>> begin DATA PROVIDED

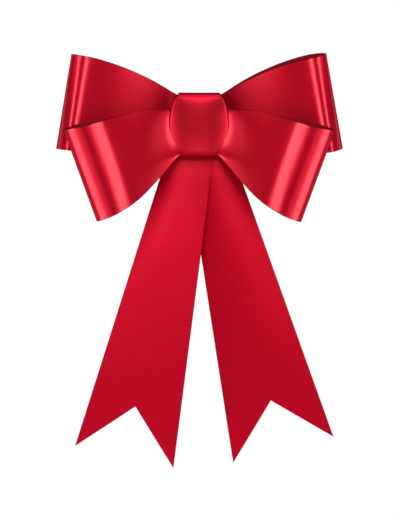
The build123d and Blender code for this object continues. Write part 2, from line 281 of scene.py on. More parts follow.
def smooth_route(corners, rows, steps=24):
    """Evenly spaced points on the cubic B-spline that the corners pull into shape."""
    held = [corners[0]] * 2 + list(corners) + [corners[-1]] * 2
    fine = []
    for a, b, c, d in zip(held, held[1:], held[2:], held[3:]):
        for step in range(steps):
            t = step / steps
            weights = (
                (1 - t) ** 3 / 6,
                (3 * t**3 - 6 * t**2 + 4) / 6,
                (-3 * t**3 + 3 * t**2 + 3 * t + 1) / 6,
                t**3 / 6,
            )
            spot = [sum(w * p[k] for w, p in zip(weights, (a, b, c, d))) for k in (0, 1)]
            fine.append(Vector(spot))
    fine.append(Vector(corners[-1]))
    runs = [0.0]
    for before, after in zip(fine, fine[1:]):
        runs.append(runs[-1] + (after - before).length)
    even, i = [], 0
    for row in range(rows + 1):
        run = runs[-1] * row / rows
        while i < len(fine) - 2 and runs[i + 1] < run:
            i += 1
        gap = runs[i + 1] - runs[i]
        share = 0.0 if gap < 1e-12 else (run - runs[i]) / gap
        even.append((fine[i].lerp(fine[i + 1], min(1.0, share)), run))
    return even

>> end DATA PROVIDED

Reproduce the data shown above exactly.

▶ [COMPLETE ANSWER]
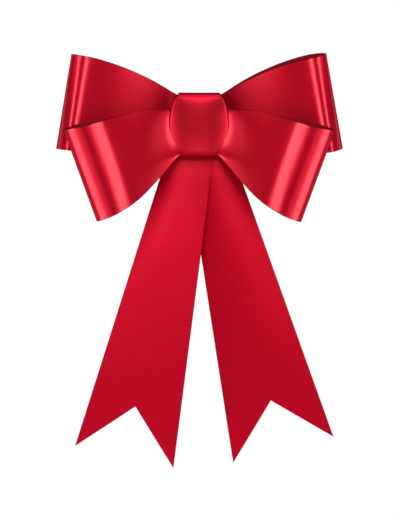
The build123d and Blender code for this object continues. Write part 2, from line 281 of scene.py on. More parts follow.
def smooth_route(corners, rows, steps=24):
    """Evenly spaced points on the cubic B-spline that the corners pull into shape."""
    held = [corners[0]] * 2 + list(corners) + [corners[-1]] * 2
    fine = []
    for a, b, c, d in zip(held, held[1:], held[2:], held[3:]):
        for step in range(steps):
            t = step / steps
            weights = (
                (1 - t) ** 3 / 6,
                (3 * t**3 - 6 * t**2 + 4) / 6,
                (-3 * t**3 + 3 * t**2 + 3 * t + 1) / 6,
                t**3 / 6,
            )
            spot = [sum(w * p[k] for w, p in zip(weights, (a, b, c, d))) for k in (0, 1)]
            fine.append(Vector(spot))
    fine.append(Vector(corners[-1]))
    runs = [0.0]
    for before, after in zip(fine, fine[1:]):
        runs.append(runs[-1] + (after - before).length)
    even, i = [], 0
    for row in range(rows + 1):
        run = runs[-1] * row / rows
        while i < len(fine) - 2 and runs[i + 1] < run:
            i += 1
        gap = runs[i + 1] - runs[i]
        share = 0.0 if gap < 1e-12 else (run - runs[i]) / gap
        even.append((fine[i].lerp(fine[i + 1], min(1.0, share)), run))
    return even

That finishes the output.